Todo esto a propósito de la fundación “Democracia viva” ligada al oficialismo y a la que, como ya sabemos, le fueron transferidas pornográficas sumas de dinero y que, juicios morales más juicios morales menos, devolvió a la política a su sitial típico y ubicó a los nóveles estandartes de la plaza Ñuñoa que asaltaron el Palacio de Santiago-Centro en la órbita clásica donde gravita el poder.

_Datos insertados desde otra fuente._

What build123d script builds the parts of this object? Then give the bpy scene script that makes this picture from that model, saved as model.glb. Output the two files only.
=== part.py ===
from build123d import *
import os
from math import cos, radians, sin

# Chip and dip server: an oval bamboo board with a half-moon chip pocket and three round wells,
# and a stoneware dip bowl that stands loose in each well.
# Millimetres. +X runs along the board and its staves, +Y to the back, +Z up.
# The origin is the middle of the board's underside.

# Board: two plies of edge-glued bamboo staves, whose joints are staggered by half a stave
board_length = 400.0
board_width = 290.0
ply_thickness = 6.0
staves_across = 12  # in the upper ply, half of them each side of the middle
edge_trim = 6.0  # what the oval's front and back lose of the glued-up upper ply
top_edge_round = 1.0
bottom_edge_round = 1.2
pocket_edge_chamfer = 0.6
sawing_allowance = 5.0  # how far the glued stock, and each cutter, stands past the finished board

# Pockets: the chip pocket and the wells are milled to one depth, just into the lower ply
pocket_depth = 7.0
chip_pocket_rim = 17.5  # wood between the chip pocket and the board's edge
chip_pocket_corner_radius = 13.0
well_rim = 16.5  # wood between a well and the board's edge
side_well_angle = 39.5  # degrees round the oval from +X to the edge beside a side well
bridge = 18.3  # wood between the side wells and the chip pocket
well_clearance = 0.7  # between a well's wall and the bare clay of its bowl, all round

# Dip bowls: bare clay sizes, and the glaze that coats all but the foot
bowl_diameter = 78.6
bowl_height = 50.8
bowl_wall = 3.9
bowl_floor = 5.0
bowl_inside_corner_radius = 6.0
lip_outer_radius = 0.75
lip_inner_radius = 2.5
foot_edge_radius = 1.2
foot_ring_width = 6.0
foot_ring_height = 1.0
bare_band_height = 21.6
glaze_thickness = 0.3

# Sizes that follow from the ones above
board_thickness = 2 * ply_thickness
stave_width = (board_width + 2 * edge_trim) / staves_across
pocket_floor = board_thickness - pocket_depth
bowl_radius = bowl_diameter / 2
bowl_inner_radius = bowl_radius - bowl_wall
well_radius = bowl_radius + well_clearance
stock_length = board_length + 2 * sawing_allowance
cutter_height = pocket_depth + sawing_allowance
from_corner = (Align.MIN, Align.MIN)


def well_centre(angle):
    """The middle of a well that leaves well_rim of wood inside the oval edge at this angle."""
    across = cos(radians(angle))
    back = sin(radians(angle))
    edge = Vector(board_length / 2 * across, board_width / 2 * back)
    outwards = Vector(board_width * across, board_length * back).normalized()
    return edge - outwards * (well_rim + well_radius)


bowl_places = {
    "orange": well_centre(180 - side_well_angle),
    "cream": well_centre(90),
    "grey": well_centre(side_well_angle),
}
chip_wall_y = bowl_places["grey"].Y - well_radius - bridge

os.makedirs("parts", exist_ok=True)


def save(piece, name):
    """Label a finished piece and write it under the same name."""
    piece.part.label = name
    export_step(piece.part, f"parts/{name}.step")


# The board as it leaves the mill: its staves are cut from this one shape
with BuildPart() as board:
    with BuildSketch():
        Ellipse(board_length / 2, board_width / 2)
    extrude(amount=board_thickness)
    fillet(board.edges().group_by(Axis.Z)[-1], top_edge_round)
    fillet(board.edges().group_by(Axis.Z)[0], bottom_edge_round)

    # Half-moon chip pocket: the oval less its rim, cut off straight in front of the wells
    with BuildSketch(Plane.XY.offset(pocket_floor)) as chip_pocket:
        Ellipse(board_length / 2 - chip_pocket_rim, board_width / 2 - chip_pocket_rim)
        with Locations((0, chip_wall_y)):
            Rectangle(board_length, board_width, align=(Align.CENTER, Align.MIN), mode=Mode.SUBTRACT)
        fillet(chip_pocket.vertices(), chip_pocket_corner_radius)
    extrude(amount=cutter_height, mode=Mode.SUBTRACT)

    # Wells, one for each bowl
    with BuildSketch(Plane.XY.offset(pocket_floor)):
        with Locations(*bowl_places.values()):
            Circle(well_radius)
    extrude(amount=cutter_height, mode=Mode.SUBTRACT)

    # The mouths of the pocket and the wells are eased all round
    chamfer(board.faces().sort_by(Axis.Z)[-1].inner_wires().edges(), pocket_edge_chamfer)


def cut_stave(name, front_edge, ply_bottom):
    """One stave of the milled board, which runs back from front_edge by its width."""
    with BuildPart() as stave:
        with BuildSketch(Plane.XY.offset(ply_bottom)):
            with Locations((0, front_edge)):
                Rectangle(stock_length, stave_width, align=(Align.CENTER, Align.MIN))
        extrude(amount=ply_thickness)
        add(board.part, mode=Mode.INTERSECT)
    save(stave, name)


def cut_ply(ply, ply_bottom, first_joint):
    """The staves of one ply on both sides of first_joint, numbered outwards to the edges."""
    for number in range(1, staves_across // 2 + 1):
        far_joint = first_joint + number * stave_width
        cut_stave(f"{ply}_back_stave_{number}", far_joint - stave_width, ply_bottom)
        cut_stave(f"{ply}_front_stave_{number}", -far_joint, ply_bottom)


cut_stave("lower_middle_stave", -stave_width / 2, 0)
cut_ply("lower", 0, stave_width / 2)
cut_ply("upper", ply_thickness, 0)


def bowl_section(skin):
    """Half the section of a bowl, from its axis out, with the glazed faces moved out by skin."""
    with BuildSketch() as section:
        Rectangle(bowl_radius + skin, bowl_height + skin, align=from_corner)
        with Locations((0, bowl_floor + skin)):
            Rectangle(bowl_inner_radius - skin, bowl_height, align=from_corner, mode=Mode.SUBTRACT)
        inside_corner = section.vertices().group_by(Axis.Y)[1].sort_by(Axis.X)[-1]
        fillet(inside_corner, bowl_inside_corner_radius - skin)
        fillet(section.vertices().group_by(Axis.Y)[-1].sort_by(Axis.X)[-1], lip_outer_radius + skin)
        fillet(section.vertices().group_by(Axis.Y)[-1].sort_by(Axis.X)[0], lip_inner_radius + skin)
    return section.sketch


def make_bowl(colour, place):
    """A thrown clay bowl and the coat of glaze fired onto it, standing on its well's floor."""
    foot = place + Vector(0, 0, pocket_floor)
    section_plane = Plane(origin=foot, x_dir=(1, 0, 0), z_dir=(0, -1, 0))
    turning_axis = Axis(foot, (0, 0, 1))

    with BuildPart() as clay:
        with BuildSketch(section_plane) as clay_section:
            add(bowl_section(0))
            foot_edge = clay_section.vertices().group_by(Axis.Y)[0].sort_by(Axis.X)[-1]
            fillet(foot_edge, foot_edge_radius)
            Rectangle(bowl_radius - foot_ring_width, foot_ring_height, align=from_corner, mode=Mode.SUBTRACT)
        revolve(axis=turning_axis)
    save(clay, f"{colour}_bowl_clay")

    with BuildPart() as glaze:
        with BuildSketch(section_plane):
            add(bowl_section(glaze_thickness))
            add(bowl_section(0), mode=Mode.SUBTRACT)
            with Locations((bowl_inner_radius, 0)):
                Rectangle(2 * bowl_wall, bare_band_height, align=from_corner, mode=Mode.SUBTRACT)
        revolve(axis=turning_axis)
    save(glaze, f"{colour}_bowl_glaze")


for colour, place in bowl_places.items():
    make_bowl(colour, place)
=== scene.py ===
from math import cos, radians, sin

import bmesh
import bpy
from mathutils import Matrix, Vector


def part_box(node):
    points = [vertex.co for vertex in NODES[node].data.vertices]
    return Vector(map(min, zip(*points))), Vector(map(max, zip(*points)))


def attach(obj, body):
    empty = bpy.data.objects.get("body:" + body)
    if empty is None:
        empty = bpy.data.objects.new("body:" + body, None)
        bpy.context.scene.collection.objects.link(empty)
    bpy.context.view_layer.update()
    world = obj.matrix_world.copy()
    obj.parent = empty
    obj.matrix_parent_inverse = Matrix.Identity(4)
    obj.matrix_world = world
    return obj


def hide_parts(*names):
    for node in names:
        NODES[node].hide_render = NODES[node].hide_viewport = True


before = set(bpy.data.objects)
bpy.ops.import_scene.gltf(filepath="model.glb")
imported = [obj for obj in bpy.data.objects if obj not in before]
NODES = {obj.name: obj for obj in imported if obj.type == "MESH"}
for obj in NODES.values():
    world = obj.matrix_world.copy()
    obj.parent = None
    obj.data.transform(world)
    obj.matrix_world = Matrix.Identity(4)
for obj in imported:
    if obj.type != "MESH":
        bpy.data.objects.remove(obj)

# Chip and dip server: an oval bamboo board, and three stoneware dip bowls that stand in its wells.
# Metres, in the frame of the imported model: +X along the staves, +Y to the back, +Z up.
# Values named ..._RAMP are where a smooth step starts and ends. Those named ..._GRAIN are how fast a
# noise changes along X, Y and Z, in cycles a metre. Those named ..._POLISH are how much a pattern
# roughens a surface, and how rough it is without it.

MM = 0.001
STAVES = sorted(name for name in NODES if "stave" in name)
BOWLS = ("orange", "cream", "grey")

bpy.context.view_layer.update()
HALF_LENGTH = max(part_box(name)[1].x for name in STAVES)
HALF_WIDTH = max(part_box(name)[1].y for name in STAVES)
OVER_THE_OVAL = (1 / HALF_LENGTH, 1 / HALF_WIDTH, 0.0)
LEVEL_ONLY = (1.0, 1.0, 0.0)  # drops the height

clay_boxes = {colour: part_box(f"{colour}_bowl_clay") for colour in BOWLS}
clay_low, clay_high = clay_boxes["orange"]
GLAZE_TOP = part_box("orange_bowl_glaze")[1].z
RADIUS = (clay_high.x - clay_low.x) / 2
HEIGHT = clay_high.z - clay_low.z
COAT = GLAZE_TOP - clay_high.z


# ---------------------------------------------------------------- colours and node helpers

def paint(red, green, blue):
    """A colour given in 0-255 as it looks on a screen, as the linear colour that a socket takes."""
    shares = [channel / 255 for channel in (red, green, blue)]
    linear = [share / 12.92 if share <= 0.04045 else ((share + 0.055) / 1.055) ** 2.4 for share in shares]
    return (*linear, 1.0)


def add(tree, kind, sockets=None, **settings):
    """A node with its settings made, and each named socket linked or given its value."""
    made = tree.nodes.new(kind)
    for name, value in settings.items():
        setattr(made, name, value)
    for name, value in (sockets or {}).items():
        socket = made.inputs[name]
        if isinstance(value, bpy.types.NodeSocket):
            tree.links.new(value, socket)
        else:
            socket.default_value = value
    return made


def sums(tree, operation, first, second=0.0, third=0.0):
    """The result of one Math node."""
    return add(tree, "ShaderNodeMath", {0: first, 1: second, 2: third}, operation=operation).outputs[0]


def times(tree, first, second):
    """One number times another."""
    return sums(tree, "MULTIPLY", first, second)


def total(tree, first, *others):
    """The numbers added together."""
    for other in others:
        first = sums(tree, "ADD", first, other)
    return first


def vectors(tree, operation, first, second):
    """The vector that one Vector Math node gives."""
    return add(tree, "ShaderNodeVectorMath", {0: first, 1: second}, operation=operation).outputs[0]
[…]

Ahora se rasgan vestiduras; ahora todos son prístinos paladines de la política sin corruptela y nadie más que la pandilla juvenil de “Las lanzas” sería la culpable –hoy es parte, sin duda– de la reproducción del tráfico de influencias, la “hermandad”, la repartija del piño, las sábanas y los acomodos, en fin. Política, poder y corrupción son partes del mismo desastre y entre todos abrevian un principio que es, en Chile, tan antiguo como coyuntural, tan inmemorial como reciente. Aquí aparece la pulsión adherida que le va a todo ejercicio de autoridad cuando de gobernar se trata.
Entonces un par de cosas.
Siguiendo a Hannah Arendt el “mundo”, como espacio del inter-ese donde lo público y lo común serían los ejes de toda potencial comunidad, es llevado al terreno de lo político. En esta dirección, el mundo sería la posibilidad de agenciarse en la polis distribuyendo sentidos comunes, pre-juicios; prejuicios que van a ser entendidos por la filósofa como el lugar previo al dictamen del totalitarismo y en donde habita, al final, la condición de posibilidad de lo puramente político y el impulso de toda resistencia. El mundo entonces, al generar sentidos comunes, nutre a la política de signos y efectos de interpretación de la realidad que nos une y reúne.

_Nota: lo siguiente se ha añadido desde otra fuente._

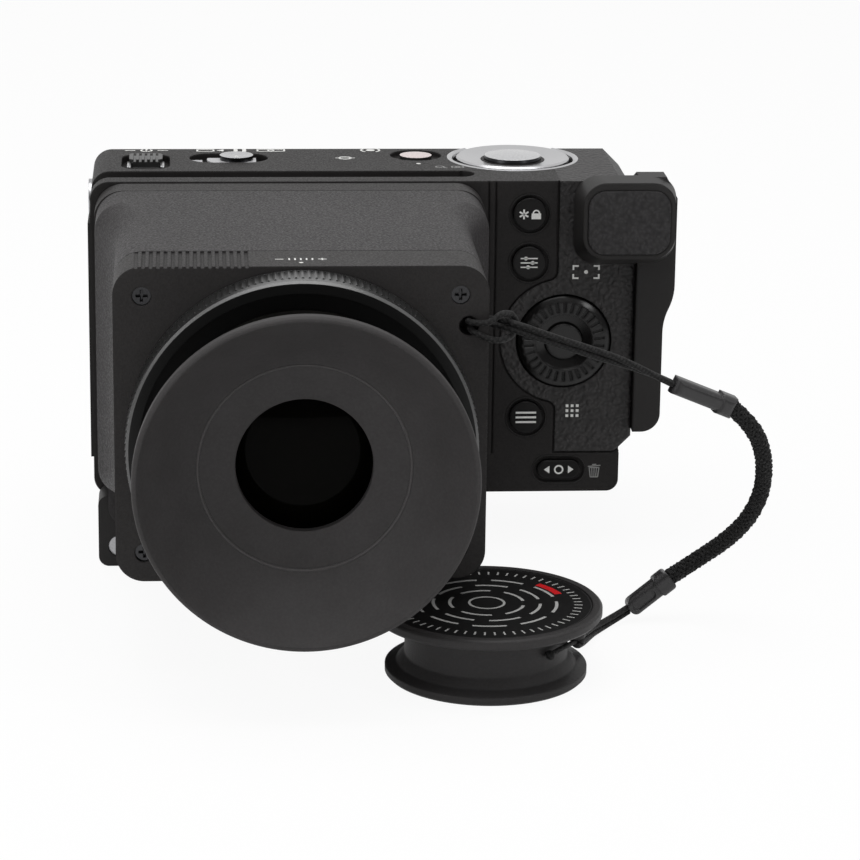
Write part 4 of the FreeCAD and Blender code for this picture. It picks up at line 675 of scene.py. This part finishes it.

Y volvamos. Si vamos a la etimología de la palabra corrupción, sabremos que viene del latín corruptio. El término está compuesto por el prefijo con que significa “junto” y la locución rumpere que, a su vez, significa “romper, quebrar, partir” (Rodríguez, 2004; Pardo, 2018). En esta línea lo que ocurre en la democracia chilena y en cualquiera, lo que le sería propio y consustancial en no importa qué momento histórico o cuál grupo político, es la ruptura en conjunto de un mundo, en el sentido de Arendt.
Queremos decir que no se trata solo de cantidades de dineros morbosos los que se filtran entre membresías, o de piñatas selectas a las cuales solo algunos son invitados, o de coimas muy bien dirigidas. No, es mucho más serio, y triste. Se trataría de un mundo que en su significación política más pura se ve despedazado por la acción programada de un saqueo que lo craquela no solo destituyendo, sino que desactivando lo común. Esto nos obliga a volver a auto-poseernos, volver al yo que se procesa en los intereses particulares suturando con este desplazamiento lo que Judith Butler denominó, ahí donde también pensaba en la condición sine qua non de lo político, desposesión.

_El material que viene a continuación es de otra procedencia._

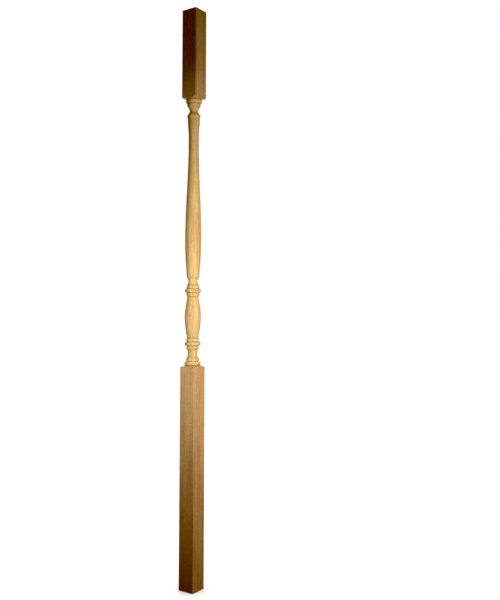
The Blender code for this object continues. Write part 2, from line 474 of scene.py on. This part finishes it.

La democracia en Chile siempre ha agonizado. Se engendró moribunda y es congénitamente el eslabón canónico de tragedias ciertas. Por lo mismo nunca ha sido plena porque siempre ha sido capturada por la oligarquía ya sea hacendal/tabaquera, o gremial/chicaguista o concertacionista/pactista, o millennial/retobada, o lo que sea, poco importa y corre severos riesgos de que se enciendan los fusibles que terminen por pulverizarla. Nada de campañas del terror, en ningún caso es el punto, sino que pareciera que ya no hay óbices para el ingreso de eso a lo que ya no se le teme, pero se invoca: la derecha ultrona neofascista o, “derechamente”, militar.
Al final, la democracia padece –por seguir a René Girard– de una “crisis mimética”, se parece mucho a sí misma y en este fetiche radical y narciso revela toda su potencial miseria y nos transparenta el umbral hacia el horror.
Hace un par de días en un suburbio de París Naël, un joven de 17 años de clase obrera y descendiente de migrantes argelinos, murió a causa de una bala que le impactó en el tórax disparada por las fuerzas policiales francesas.
La República; la misma en la que hace más de 230 años se declararon los principios de igualdad, libertad y fraternidad coreando la hermandad entre los hombres. Pero no olvidemos, nunca, que casi en el mismo momento en que esto ocurría miles de cabezas rodaron por las calles y pueblos de toda Francia ensangrentando el paisaje.
Hay que proteger la democracia, sí, pero de sí misma.